One source in the Religious Zionism Party told JNS on Sunday: “The Security Cabinet’s decision on Thursday was, in the party’s view, a severe mistake and a retreat from the government’s determination to truly achieve victory and defeat Hamas. If this decision is not changed, we are headed toward dissolving the government and going to elections.”
Religious Zionist Knesset member Tzvi Sukkot, in an X post on Sunday, said, “If we return to 10/6/23 and decide to abandon the war’s objectives, it is an existential danger to the State of Israel. If this is the situation, in my opinion, we need to go to elections.”
Religious Zionism MK Simcha Rothman, chairman of the Knesset Constitution, Law and Justice Committee, agreed that the government’s failure to fully defeat Hamas could lead to early elections.
“I don’t know what will happen in the end. I am sure that if this lack of faith by Minister Smotrich in the ability of this government to end the war and eliminate Hamas continues, then the answer is probably ‘yes,’” Rothman told JNS.
The government’s war aim
Smotrich has been warning for two years that the government had been making a “major mistake” by effectively swapping out as its war aim the elimination of Hamas with that of negotiating with Hamas to free the hostages, Rothman said.
Hamas has repeatedly rejected ceasefire-for-hostages proposals, Rothman noted. “Every time Netanyahu gets a negative response from Hamas—and the negotiators from this and the previous administration were very clear that Hamas does not want a deal—at some point, one should say that the deal is off the table and that we will go all in. As Trump said, ‘Open the gates of hell on Hamas.’”
But Netanyahu is unwilling to abandon negotiations and therein lies the problem, because Israel doesn’t have “endless time,” neither for the soldiers nor for the hostages, Rothman said.
“We have to push through. We have to take down Hamas. To keep this negotiating window open is the mistake that has kept the war stuck for so long. It’s not good for winning the war. It’s not good for Israel,” he said.
In his X post, Smotrich acknowledged Israel’s achievements thus far against Hezbollah, Iran and, to a degree, against Hamas, but said “the goals of the war haven’t yet been completed.”
For weeks, he revealed, he had been working “intensively” with Netanyahu on a plan for a speedy military victory followed by a diplomatic move that would exact “a painful price” of Hamas, “destroy its military and civilian capabilities, and overwhelm it with unprecedented pressure to release the hostages.
“For weeks, the prime minister seemed to support the plan.
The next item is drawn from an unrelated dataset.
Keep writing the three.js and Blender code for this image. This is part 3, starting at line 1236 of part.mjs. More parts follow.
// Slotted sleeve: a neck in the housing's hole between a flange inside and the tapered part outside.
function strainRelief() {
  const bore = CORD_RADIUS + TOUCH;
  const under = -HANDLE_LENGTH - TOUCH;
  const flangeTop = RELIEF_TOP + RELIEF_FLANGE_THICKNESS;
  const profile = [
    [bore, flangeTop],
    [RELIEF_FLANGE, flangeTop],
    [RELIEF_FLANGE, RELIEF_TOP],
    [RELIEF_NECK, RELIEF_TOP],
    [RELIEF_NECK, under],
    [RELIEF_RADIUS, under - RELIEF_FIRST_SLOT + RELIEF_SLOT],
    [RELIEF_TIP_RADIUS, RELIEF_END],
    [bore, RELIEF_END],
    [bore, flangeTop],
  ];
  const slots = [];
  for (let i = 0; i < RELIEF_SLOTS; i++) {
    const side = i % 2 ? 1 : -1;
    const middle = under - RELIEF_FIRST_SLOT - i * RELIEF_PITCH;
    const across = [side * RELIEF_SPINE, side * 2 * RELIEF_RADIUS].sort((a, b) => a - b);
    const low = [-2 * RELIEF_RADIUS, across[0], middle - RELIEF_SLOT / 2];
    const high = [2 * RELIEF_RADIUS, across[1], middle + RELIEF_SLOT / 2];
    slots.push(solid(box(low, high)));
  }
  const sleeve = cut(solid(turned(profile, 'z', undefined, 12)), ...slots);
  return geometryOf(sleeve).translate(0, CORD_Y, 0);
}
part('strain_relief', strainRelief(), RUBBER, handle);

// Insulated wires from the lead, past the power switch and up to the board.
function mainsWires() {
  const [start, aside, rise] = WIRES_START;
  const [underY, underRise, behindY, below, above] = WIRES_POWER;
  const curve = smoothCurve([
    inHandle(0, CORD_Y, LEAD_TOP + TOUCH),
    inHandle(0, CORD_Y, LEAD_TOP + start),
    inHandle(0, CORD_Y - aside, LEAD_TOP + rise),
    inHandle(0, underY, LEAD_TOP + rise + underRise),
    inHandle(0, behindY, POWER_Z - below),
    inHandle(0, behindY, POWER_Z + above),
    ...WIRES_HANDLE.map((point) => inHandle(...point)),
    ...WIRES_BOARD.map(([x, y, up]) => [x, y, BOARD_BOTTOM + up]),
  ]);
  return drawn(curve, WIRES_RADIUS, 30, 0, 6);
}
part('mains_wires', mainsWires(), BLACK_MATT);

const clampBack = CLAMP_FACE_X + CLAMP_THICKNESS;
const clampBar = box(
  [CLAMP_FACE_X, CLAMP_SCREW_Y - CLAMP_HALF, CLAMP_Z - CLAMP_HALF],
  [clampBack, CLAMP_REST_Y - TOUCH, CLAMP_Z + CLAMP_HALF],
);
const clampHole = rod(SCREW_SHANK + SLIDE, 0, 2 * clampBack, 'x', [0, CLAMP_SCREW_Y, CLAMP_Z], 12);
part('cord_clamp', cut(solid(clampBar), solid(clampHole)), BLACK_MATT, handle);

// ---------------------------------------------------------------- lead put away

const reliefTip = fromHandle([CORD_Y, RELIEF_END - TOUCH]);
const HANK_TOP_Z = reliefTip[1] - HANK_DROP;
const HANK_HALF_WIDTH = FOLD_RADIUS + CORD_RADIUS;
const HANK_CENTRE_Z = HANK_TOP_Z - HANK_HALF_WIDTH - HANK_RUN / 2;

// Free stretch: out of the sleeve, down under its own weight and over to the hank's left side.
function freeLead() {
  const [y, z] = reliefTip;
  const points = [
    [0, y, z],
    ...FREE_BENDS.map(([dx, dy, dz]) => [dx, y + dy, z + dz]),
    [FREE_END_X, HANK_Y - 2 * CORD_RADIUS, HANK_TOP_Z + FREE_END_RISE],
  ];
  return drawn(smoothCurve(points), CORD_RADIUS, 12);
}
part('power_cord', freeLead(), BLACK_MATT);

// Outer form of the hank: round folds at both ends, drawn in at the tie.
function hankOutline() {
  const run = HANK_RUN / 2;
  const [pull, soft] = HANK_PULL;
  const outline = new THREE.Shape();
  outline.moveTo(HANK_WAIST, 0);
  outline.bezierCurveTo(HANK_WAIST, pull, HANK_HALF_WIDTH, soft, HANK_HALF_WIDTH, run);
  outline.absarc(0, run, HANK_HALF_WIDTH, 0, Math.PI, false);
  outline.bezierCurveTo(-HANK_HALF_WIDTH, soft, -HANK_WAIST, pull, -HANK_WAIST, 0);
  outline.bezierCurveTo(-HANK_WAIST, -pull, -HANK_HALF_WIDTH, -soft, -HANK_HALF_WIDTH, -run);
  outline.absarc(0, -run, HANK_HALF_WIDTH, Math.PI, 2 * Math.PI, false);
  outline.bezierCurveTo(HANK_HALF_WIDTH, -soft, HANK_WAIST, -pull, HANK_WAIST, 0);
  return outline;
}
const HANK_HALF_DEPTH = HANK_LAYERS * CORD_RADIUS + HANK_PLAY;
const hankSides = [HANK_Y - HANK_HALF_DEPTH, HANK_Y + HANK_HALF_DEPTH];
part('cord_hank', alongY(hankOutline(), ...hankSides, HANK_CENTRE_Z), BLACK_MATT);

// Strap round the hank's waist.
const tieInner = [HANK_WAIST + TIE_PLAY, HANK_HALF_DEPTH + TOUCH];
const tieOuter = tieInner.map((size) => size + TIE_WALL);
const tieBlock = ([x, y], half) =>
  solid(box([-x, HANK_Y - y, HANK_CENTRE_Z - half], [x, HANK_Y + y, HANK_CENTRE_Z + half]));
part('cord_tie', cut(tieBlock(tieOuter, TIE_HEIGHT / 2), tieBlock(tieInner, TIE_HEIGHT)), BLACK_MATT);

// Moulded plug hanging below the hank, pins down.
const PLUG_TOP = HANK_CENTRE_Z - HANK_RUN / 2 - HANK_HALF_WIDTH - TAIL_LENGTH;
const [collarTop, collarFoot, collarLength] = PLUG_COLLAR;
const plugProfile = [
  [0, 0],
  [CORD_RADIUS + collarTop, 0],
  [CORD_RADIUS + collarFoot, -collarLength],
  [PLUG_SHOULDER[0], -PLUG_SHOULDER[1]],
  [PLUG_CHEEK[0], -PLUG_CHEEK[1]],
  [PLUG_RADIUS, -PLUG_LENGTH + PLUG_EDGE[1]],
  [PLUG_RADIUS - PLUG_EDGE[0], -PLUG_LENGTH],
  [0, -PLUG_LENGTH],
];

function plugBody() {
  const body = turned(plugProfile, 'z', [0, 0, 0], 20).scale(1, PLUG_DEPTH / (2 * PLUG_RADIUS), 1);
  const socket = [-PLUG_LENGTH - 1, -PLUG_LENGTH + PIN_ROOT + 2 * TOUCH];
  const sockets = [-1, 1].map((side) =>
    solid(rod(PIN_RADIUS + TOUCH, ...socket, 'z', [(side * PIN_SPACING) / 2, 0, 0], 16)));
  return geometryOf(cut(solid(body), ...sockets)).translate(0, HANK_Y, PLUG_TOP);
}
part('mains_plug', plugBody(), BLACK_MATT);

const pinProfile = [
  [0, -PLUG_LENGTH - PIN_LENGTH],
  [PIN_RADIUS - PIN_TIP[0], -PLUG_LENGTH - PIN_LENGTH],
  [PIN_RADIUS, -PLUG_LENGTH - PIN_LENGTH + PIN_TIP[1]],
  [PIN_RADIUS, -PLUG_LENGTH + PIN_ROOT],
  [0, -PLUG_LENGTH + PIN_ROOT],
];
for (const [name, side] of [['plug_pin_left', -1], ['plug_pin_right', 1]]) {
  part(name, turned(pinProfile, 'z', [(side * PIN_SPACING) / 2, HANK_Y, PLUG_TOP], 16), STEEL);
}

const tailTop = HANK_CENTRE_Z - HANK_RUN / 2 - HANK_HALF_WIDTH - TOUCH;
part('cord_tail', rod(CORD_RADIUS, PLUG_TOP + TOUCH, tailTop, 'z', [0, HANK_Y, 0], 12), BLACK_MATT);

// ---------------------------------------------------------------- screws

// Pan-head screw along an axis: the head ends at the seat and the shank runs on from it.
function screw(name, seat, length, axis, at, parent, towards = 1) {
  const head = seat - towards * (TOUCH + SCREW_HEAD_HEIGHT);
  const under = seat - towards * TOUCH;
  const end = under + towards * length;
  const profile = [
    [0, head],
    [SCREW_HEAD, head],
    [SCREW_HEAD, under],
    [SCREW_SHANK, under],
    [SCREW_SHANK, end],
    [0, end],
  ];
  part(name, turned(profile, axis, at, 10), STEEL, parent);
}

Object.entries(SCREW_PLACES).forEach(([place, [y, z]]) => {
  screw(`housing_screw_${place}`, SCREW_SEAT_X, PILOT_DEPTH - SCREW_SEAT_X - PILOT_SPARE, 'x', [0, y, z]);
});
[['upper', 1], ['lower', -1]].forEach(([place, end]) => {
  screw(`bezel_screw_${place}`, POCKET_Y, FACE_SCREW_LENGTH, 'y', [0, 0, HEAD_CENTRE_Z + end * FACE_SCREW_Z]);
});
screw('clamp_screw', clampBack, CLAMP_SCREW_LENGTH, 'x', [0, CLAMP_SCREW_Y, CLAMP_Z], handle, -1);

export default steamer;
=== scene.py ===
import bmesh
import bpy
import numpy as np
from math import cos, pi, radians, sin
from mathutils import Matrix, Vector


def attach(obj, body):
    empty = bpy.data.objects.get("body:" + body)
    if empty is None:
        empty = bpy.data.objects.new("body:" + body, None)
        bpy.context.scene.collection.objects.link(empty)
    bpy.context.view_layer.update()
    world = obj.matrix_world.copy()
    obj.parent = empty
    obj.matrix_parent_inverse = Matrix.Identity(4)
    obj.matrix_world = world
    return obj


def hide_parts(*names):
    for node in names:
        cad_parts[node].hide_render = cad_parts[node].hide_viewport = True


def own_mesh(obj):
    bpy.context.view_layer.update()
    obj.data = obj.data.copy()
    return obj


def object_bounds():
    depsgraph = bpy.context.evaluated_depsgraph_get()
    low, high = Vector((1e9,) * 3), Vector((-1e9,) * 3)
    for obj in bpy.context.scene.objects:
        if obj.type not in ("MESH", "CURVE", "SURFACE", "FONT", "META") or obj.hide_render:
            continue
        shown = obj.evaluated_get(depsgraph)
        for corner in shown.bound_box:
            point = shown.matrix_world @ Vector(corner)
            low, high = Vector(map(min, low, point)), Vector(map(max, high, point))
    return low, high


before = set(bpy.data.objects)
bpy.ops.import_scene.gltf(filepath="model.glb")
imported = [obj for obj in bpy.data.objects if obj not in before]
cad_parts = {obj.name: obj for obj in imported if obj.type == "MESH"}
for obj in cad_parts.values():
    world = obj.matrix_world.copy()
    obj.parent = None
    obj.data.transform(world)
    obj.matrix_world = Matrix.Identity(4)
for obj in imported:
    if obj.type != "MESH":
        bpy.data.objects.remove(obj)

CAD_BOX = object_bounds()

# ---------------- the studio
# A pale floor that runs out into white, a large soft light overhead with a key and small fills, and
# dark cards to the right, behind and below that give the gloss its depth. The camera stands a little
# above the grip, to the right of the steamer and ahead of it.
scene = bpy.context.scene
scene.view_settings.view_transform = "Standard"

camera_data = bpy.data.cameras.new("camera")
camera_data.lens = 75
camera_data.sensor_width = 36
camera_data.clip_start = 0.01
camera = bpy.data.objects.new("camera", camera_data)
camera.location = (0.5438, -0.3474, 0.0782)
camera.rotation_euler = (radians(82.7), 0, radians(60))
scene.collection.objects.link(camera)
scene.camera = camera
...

He debated with me on the details and broadcast that he was striving for a victory and this time he intended to go all the way. But to my regret, he immediately made a U-turn,” Smotrich said.
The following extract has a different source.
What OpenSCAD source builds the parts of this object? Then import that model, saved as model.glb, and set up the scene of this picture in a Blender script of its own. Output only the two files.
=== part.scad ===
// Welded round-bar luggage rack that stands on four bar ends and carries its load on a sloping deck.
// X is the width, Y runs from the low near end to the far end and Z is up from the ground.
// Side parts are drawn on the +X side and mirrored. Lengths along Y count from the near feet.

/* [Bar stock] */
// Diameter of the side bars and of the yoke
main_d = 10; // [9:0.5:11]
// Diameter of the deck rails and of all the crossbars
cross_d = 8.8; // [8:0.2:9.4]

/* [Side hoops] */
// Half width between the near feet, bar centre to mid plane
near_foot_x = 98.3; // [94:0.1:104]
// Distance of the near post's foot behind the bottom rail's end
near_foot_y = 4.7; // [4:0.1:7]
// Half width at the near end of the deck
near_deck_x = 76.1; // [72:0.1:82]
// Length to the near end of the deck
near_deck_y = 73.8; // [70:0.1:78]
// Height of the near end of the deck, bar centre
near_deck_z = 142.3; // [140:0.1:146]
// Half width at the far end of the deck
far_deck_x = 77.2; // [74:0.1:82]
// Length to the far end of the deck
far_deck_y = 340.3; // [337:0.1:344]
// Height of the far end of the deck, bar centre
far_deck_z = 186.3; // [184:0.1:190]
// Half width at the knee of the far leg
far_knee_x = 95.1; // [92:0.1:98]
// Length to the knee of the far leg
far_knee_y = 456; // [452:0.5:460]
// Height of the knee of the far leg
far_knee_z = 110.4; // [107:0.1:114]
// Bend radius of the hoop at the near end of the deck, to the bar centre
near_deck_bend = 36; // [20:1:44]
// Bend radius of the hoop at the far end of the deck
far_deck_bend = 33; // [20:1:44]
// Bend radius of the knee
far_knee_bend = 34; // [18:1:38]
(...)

If the purpose of the IDF’s next maneuver is only to bring Hamas back to negotiations, the army will not operate at full power, Smotrich warned. Worse still, it will give Hamas an out at the moment of its choosing. The second it senses it’s on the brink of defeat, it will green-light negotiations so it can regroup, he said.
“That’s how you don’t defeat [your enemy], that’s how you don’t return hostages, that’s how you don’t win a war,” Smotrich said.
“I have lost faith that the prime minister is capable of, or wants, to lead the IDF [to victory],” he said.
Smotrich noted that he had supported the government despite difficult decisions with which he didn’t agree, including the release of terrorists, who had murdered Israelis, for the release of hostages.
Signalling he had reached the end of the line, Smotrich said, “To send tens of thousands of soldiers to maneuver in Gaza City at the risk of their lives, to pay a heavy political and international price just to put pressure on Hamas to release the hostages, and then stepping back, is an immoral and illogical injustice.
“Unfortunately, for the first time since the beginning of the war, I feel that I simply cannot stand behind this decision and back it. My conscience won’t allow me,” he said.